People have the idea that people with various (fictional) “racial” backgrounds are always living in the inbetween, are neither white nor Black, and, therefore, have no personal or political or cultural home, being rejected as not truly belonging to either (of course, bi-polarly constructed) Black or white communities. I, for one, never had the slightest problem with acceptance as an Afro-german person in a Black community. Not once did a Black person tell me that I’m not really Black enough to be so Black to be considered Black enough as to be discriminated against as Black (see what I did there? Trying to demonstrate the ridiculousness). That is a white thing to say. Not once has another Black person questioned or discredited any racist experience I have shared with them. That is a white thing to do.
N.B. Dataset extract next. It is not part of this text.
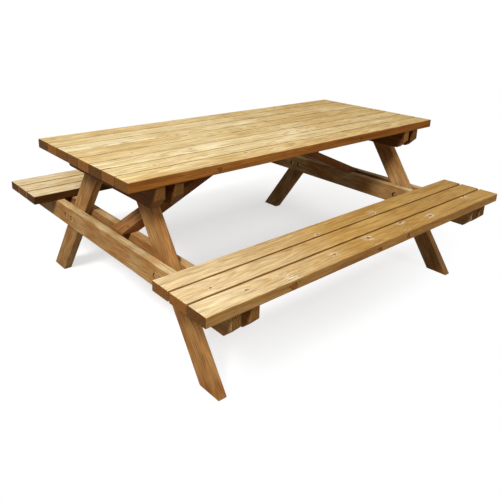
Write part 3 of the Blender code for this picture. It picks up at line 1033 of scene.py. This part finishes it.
def build_table():
    top_wood = treated_pine("planed_treated_pine_top", TOP_LOOKS)
    front_wood = treated_pine("planed_treated_pine_front_seat", SEAT_LOOKS)
    shaded_back_wood = treated_pine("planed_treated_pine_back_seat", SHADED_BACK_SEAT_LOOKS)
    frame_wood = treated_pine("planed_treated_pine_frame", FRAME_LOOKS)
    woods = {"leg": frame_wood, "seat": frame_wood,
             "top": treated_pine("planed_treated_pine_top_bearers", SHADED_UNDER_TOP_LOOKS),
             "brace": treated_pine("planed_treated_pine_braces", BRACE_LOOKS)}
    bolt_metal = zinc_plate("yellow_passivated_steel_bolts", "#B4955C", "#84683C", 0.55, 0.6)
    screw_metal = zinc_plate("yellow_passivated_steel_screws", "#B0986A", "#806A40", 0.44, 0.9)
    build_boards(board_rack_tree(), top_wood, (front_wood, shaded_back_wood))
    rng = random.Random(FRAME_SEED)
    screws = []
    for side_name, side in SIDES:
        screws += build_frame(side_name, side, rng, woods)
    build_fasteners(hardware_tree(), screws, bolt_metal, screw_metal)


# Stage ------------------------------------------------------------------------------------------
def studio_floor():
    """A plain white floor that keeps a faint shadow and throws back little light."""
    size = 30.0
    mesh = bpy.data.meshes.new("studio_floor")
    z = CAD_LOW.z - FLOOR_GAP
    mesh.from_pydata([(-size, -size, z), (size, -size, z), (size, size, z), (-size, size, z)], [],
                     [[0, 1, 2, 3]])
    floor = new_object("studio_floor", mesh)
    material, tree = new_material("matt_white_studio_floor")
    here = add_node(tree, "ShaderNodeTexCoord").outputs["Object"]
    moved = add_node(tree, VECTOR_MATH, {0: here, 1: (0.0, -0.35, 0.0)}, operation="ADD")
    shrunk = add_node(tree, VECTOR_MATH, {0: moved, 1: (0.58, 1.0, 0.0)}, operation="MULTIPLY")
    away = add_node(tree, VECTOR_MATH, {0: shrunk}, operation="LENGTH")
    near = add_node(tree, MAP_RANGE, {"Value": away, "From Min": 0.65, "From Max": 1.15, "To Min": 1.0,
                                      "To Max": 0.0}, interpolation_type="SMOOTHSTEP")
    white = add_node(tree, "ShaderNodeEmission", {"Color": (1, 1, 1, 1), "Strength": 1.0})
    base = add_node(tree, "ShaderNodeEmission", {"Color": (1, 1, 1, 1), "Strength": 0.61})
    matt = add_node(tree, "ShaderNodeBsdfDiffuse", {"Color": (0.62, 0.62, 0.62, 1)})
    shaded = add_node(tree, "ShaderNodeAddShader", {0: base, 1: matt})
    shown = add_node(tree, "ShaderNodeMixShader", {0: near, 1: white, 2: shaded})
    dull = add_node(tree, "ShaderNodeBsdfDiffuse", {"Color": (0.28, 0.28, 0.28, 1)})
    seen = seen_directly(tree)
    both = add_node(tree, "ShaderNodeMixShader", {0: seen, 1: dull, 2: shown})
    add_node(tree, "ShaderNodeOutputMaterial", {"Surface": both})
    mesh.materials.append(material)


def seen_directly(tree):
    """1 for rays from the camera and for rays in mirrors and glass, 0 for the light on the object."""
    path = add_node(tree, "ShaderNodeLightPath").outputs
    first = add_node(tree, MATH, {0: path["Is Camera Ray"], 1: path["Is Glossy Ray"]},
                     operation="MAXIMUM")
    both = add_node(tree, MATH, {0: first, 1: path["Is Transmission Ray"]}, operation="MAXIMUM")
    return both


def studio_world():
    """White where it is seen, and a low even fill on the object."""
    world = bpy.data.worlds.new("studio_world")
    world.use_nodes = True
    tree = world.node_tree
    tree.nodes.clear()
    fill = add_node(tree, "ShaderNodeBackground", {"Color": linear("#FFFAF4"), "Strength": 0.20})
    white = add_node(tree, "ShaderNodeBackground", {"Color": (1, 1, 1, 1), "Strength": 1.0})
    mixed = add_node(tree, "ShaderNodeMixShader", {0: seen_directly(tree), 1: fill, 2: white})
    add_node(tree, "ShaderNodeOutputWorld", {"Surface": mixed})
    bpy.context.scene.world = world


def softbox(name, place, target, size, watts, tint):
    light = bpy.data.lights.new(name, "AREA")
    light.shape = "SQUARE"
    light.size = size
    light.energy = watts
    light.color = linear(tint)[:3]
    lamp = new_object(name, light)
    lamp.location = place
    lamp.rotation_euler = (Vector(target) - Vector(place)).to_track_quat("-Z", "Y").to_euler()


def studio_camera():
    """Stands off the front left corner at eye height for a seated person, looking down a little."""
    data = bpy.data.cameras.new("studio_camera")
    data.sensor_width = 36.0
    data.lens = 39.62
    data.shift_x = 0.0265
    data.shift_y = -0.1409
    data.clip_end = 100.0
    camera = new_object("studio_camera", data)
    yaw, pitch, roll = -0.7180, -0.3127, 0.0283
    camera.matrix_world = (Matrix.Translation((-1.7306, -1.8429, 1.2843)) @ Matrix.Rotation(yaw, 4, "Z")
                           @ Matrix.Rotation(math.pi / 2 + pitch, 4, "X") @ Matrix.Rotation(roll, 4, "Z"))
    bpy.context.scene.camera = camera


def build_stage():
    studio_floor()
    studio_world()
    softbox("key_softbox", (-3.7, -1.75, 3.8), (0, 0, 0.4), 1.0, 214.0, "#FFFDF8")
    softbox("front_softbox", (0.9, -3.9, 2.2), (0, 0, 0.4), 1.6, 36.0, "#FFFFFF")
    softbox("overhead_softbox", (0.1, 0.3, 3.6), (0, 0, 0.4), 2.6, 38.0, "#FFFFFF")
    studio_camera()
    bpy.context.scene.view_settings.view_transform = "Standard"


build_table()
build_stage()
Apparently, it vexes some white people that they’re not the arbiter of what can be called “Black” and what not, even though that’s what they’ve been doing for centuries. Apparently, it vexes some white people that they cannot define who is really dark or “exotic” looking enough to be bestowed the honor of believable experiences of discrimination. Apparently, it is a complete affront to have the audacity to try to single-handedly define your own identity as a person of color without their input and evaluation. And, apparently, the ambiguity of skin color and uselessness of the concept of “race” that is so clearly shown by racially “unclear” skin tones like mine, or, as a friend of mine was once called, the “ambiguously beige”, makes some white people immensely uncomfortable, because it breaks up the idea of clearly defined “racial” lines, of “us” and “them”, of European or non-European, of “occidental” and “oriental”, of literally “black” and “white”, and of their right and ability to define which is which.
It also gives light-skinned Afro-European people the doubtful privilege of what has historically been called “passing” as white and/or “brown” (but not “Black”), and of experiencing the delightfulness of not only hearing the usual racist bullshit white people say to people of color, but the racist bullshit white people say to each other about people of color when they think none of the latter are around and/or believe that light-skinned people of color naturally seek to distance themselves from more dark-skinned people of color and, hence, relish the opportunity to be included in circles of white privilege, thanks to internalized racism and the actual pseudo-opportunities that seems to hold for some. This is when people let you know what they refrain from saying out loud and/or mask as pseudo-facts in more “diverse” audiences, i.e., that the “dangerous neighborhood” they have been warning you about is actually any neighborhood that has more than two Black people on the street (alas, some racists are happy to even write about it without any hesitation). This is when people tell you that they’re really not racist, but this one Black dude the other day was looking at them funny, and they got all scared, because you never know… This is when your new (temporary) roommate tells you that she really doesn’t like Mary J. Blidge because Blidge “overacts the part of ‘strong Black woman’”, although this roommate knows that “this might sound really bad”.
When I first started this blog, I thought I’d write about sexism and pop culture, about the ridiculousness of Men’s Rights’ Activists [sic], about reproductive rights and conservatism. Obviously, those have always been related to other dimensions of social structuring, but not once have I thought that this blog would be so much about intersections of racism and sexism, and that I w0uld have to repeat myself all the time. And that’s because I thought that it is a given; that people who are somewhat conscious of the feminist bloggersphere in germany would know a thing or two about Women of Color’s critique of second-wave feminism and the illusion that germany has no history of colonialism and/or has been purged through the Shoah of any form of racism. Not in a million years had I thought I would have to write about such basic things as Blackface, or why Black people do not have the responsibility to educate white people no matter what degrading crap these white people hurl at them, and that Feminism™ is not inherently a carte blanche (literally…) to say whatever pops into your head. Oh, how wrong I was… Apparently, I expected too much from people who call themselves “progressives” or whatever in 2012. Racism is alive and well, of course, and one cannot even keep up with all the face-palming these days. Moreover, it is still the job of people of color to acknowledge and discuss it.
Yes, skin color is a funny thing. It comes back to you at the most inconvenient times, it gets thrown back in your face when you least expect it, and you realize that it had actually never left you all along. This is why I keep talking about it, because so many people write about social justice and feminism and still don’t have a clue about anything else that should also play into their analysis. Skin color is a fundamental social structuring element we take with us every day, no matter what some allegedly “colorblind” progressives and conservatives say, and it affects my day, every day – not only when yet another person asks me where I’m from and is dying from the horrors of being unable to place me.